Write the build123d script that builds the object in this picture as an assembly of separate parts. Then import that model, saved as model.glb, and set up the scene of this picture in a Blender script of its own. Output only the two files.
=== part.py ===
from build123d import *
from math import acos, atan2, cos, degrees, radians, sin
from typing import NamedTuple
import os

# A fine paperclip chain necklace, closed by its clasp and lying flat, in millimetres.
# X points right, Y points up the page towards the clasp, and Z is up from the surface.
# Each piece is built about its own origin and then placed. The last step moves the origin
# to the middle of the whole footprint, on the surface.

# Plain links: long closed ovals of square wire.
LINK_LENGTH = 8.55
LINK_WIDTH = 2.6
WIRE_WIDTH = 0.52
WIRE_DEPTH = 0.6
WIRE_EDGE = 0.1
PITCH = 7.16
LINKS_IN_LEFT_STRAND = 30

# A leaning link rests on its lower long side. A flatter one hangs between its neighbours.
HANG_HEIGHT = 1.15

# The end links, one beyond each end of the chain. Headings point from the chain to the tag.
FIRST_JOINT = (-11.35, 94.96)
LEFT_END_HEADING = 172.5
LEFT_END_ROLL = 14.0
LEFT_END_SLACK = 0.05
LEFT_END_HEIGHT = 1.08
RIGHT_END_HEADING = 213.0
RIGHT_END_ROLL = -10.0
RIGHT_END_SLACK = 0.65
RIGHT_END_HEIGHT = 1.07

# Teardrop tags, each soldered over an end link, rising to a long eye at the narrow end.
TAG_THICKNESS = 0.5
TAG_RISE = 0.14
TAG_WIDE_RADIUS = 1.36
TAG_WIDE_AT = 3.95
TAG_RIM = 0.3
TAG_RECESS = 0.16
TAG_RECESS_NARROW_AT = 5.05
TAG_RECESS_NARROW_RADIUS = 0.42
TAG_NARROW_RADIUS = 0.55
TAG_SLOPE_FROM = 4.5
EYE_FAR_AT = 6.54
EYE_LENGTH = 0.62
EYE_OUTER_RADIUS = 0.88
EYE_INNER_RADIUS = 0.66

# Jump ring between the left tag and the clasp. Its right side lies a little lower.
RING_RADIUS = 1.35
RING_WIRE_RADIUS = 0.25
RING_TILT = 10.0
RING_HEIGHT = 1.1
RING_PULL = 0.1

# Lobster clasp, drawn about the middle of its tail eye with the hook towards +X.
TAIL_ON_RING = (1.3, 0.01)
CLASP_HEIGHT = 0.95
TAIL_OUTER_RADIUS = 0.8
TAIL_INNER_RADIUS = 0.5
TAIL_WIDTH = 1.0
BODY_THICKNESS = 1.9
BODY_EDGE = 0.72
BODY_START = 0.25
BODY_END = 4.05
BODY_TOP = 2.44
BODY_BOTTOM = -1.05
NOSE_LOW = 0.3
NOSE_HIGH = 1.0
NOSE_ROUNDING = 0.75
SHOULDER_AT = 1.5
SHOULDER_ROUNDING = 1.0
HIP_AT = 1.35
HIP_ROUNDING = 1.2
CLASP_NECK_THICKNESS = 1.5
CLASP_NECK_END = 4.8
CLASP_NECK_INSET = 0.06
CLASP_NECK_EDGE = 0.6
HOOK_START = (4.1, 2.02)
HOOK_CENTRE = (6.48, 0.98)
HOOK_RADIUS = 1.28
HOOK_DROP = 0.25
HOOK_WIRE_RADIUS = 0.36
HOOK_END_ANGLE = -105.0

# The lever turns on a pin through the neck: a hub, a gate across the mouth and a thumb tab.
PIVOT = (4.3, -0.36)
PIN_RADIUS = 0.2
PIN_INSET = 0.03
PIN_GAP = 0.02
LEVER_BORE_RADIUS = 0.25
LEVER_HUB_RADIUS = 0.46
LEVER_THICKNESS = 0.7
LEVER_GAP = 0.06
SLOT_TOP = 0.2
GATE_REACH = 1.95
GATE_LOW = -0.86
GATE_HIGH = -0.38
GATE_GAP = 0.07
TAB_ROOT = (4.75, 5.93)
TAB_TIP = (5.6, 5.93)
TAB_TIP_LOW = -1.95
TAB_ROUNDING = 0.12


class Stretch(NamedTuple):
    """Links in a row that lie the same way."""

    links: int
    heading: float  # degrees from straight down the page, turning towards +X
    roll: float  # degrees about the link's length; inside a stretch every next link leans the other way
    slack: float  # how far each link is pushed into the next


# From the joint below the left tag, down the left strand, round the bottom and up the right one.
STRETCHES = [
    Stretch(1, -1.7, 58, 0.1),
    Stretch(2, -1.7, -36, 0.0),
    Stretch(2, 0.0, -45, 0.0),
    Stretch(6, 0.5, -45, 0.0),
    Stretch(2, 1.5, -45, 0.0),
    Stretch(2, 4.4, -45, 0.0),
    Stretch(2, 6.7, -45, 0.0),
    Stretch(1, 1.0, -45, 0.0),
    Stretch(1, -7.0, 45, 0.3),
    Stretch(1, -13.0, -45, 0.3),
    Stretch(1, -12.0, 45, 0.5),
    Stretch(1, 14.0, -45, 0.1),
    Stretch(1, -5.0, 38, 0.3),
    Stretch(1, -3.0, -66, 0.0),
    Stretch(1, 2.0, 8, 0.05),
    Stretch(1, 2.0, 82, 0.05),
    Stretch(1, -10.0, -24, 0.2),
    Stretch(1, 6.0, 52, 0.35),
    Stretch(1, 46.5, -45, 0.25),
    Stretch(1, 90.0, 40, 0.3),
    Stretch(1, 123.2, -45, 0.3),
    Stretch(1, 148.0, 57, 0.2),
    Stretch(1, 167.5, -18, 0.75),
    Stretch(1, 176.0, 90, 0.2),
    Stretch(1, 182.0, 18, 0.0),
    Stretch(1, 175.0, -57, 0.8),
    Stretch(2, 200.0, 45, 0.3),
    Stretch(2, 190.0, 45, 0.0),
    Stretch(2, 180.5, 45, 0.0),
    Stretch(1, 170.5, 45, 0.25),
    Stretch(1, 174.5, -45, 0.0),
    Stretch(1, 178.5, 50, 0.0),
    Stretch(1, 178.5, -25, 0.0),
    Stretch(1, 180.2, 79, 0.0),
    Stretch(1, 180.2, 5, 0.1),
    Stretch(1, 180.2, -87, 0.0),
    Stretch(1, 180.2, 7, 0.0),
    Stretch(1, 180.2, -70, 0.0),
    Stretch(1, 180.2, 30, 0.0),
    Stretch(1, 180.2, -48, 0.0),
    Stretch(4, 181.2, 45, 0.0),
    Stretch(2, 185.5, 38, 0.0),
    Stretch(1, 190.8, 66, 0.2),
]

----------

▶ [The request] Extract, word for word, each line of the listing above.

▶ [Correct result]
Write the build123d script that builds the object in this picture as an assembly of separate parts. Then import that model, saved as model.glb, and set up the scene of this picture in a Blender script of its own. Output only the two files.
=== part.py ===
from build123d import *
from math import acos, atan2, cos, degrees, radians, sin
from typing import NamedTuple
import os

# A fine paperclip chain necklace, closed by its clasp and lying flat, in millimetres.
# X points right, Y points up the page towards the clasp, and Z is up from the surface.
# Each piece is built about its own origin and then placed. The last step moves the origin
# to the middle of the whole footprint, on the surface.

# Plain links: long closed ovals of square wire.
LINK_LENGTH = 8.55
LINK_WIDTH = 2.6
WIRE_WIDTH = 0.52
WIRE_DEPTH = 0.6
WIRE_EDGE = 0.1
PITCH = 7.16
LINKS_IN_LEFT_STRAND = 30

# A leaning link rests on its lower long side. A flatter one hangs between its neighbours.
HANG_HEIGHT = 1.15

# The end links, one beyond each end of the chain. Headings point from the chain to the tag.
FIRST_JOINT = (-11.35, 94.96)
LEFT_END_HEADING = 172.5
LEFT_END_ROLL = 14.0
LEFT_END_SLACK = 0.05
LEFT_END_HEIGHT = 1.08
RIGHT_END_HEADING = 213.0
RIGHT_END_ROLL = -10.0
RIGHT_END_SLACK = 0.65
RIGHT_END_HEIGHT = 1.07

# Teardrop tags, each soldered over an end link, rising to a long eye at the narrow end.
TAG_THICKNESS = 0.5
TAG_RISE = 0.14
TAG_WIDE_RADIUS = 1.36
TAG_WIDE_AT = 3.95
TAG_RIM = 0.3
TAG_RECESS = 0.16
TAG_RECESS_NARROW_AT = 5.05
TAG_RECESS_NARROW_RADIUS = 0.42
TAG_NARROW_RADIUS = 0.55
TAG_SLOPE_FROM = 4.5
EYE_FAR_AT = 6.54
EYE_LENGTH = 0.62
EYE_OUTER_RADIUS = 0.88
EYE_INNER_RADIUS = 0.66

# Jump ring between the left tag and the clasp. Its right side lies a little lower.
RING_RADIUS = 1.35
RING_WIRE_RADIUS = 0.25
RING_TILT = 10.0
RING_HEIGHT = 1.1
RING_PULL = 0.1

# Lobster clasp, drawn about the middle of its tail eye with the hook towards +X.
TAIL_ON_RING = (1.3, 0.01)
CLASP_HEIGHT = 0.95
TAIL_OUTER_RADIUS = 0.8
TAIL_INNER_RADIUS = 0.5
TAIL_WIDTH = 1.0
BODY_THICKNESS = 1.9
BODY_EDGE = 0.72
BODY_START = 0.25
BODY_END = 4.05
BODY_TOP = 2.44
BODY_BOTTOM = -1.05
NOSE_LOW = 0.3
NOSE_HIGH = 1.0
NOSE_ROUNDING = 0.75
SHOULDER_AT = 1.5
SHOULDER_ROUNDING = 1.0
HIP_AT = 1.35
HIP_ROUNDING = 1.2
CLASP_NECK_THICKNESS = 1.5
CLASP_NECK_END = 4.8
CLASP_NECK_INSET = 0.06
CLASP_NECK_EDGE = 0.6
HOOK_START = (4.1, 2.02)
HOOK_CENTRE = (6.48, 0.98)
HOOK_RADIUS = 1.28
HOOK_DROP = 0.25
HOOK_WIRE_RADIUS = 0.36
HOOK_END_ANGLE = -105.0

# The lever turns on a pin through the neck: a hub, a gate across the mouth and a thumb tab.
PIVOT = (4.3, -0.36)
PIN_RADIUS = 0.2
PIN_INSET = 0.03
PIN_GAP = 0.02
LEVER_BORE_RADIUS = 0.25
LEVER_HUB_RADIUS = 0.46
LEVER_THICKNESS = 0.7
LEVER_GAP = 0.06
SLOT_TOP = 0.2
GATE_REACH = 1.95
GATE_LOW = -0.86
GATE_HIGH = -0.38
GATE_GAP = 0.07
TAB_ROOT = (4.75, 5.93)
TAB_TIP = (5.6, 5.93)
TAB_TIP_LOW = -1.95
TAB_ROUNDING = 0.12


class Stretch(NamedTuple):
    """Links in a row that lie the same way."""

    links: int
    heading: float  # degrees from straight down the page, turning towards +X
    roll: float  # degrees about the link's length; inside a stretch every next link leans the other way
    slack: float  # how far each link is pushed into the next


# From the joint below the left tag, down the left strand, round the bottom and up the right one.
STRETCHES = [
    Stretch(1, -1.7, 58, 0.1),
    Stretch(2, -1.7, -36, 0.0),
    Stretch(2, 0.0, -45, 0.0),
    Stretch(6, 0.5, -45, 0.0),
    Stretch(2, 1.5, -45, 0.0),
    Stretch(2, 4.4, -45, 0.0),
    Stretch(2, 6.7, -45, 0.0),
    Stretch(1, 1.0, -45, 0.0),
    Stretch(1, -7.0, 45, 0.3),
    Stretch(1, -13.0, -45, 0.3),
    Stretch(1, -12.0, 45, 0.5),
    Stretch(1, 14.0, -45, 0.1),
    Stretch(1, -5.0, 38, 0.3),
    Stretch(1, -3.0, -66, 0.0),
    Stretch(1, 2.0, 8, 0.05),
    Stretch(1, 2.0, 82, 0.05),
    Stretch(1, -10.0, -24, 0.2),
    Stretch(1, 6.0, 52, 0.35),
    Stretch(1, 46.5, -45, 0.25),
    Stretch(1, 90.0, 40, 0.3),
    Stretch(1, 123.2, -45, 0.3),
    Stretch(1, 148.0, 57, 0.2),
    Stretch(1, 167.5, -18, 0.75),
    Stretch(1, 176.0, 90, 0.2),
    Stretch(1, 182.0, 18, 0.0),
    Stretch(1, 175.0, -57, 0.8),
    Stretch(2, 200.0, 45, 0.3),
    Stretch(2, 190.0, 45, 0.0),
    Stretch(2, 180.5, 45, 0.0),
    Stretch(1, 170.5, 45, 0.25),
    Stretch(1, 174.5, -45, 0.0),
    Stretch(1, 178.5, 50, 0.0),
    Stretch(1, 178.5, -25, 0.0),
    Stretch(1, 180.2, 79, 0.0),
    Stretch(1, 180.2, 5, 0.1),
    Stretch(1, 180.2, -87, 0.0),
    Stretch(1, 180.2, 7, 0.0),
    Stretch(1, 180.2, -70, 0.0),
    Stretch(1, 180.2, 30, 0.0),
    Stretch(1, 180.2, -48, 0.0),
    Stretch(4, 181.2, 45, 0.0),
    Stretch(2, 185.5, 38, 0.0),
    Stretch(1, 190.8, 66, 0.2),
]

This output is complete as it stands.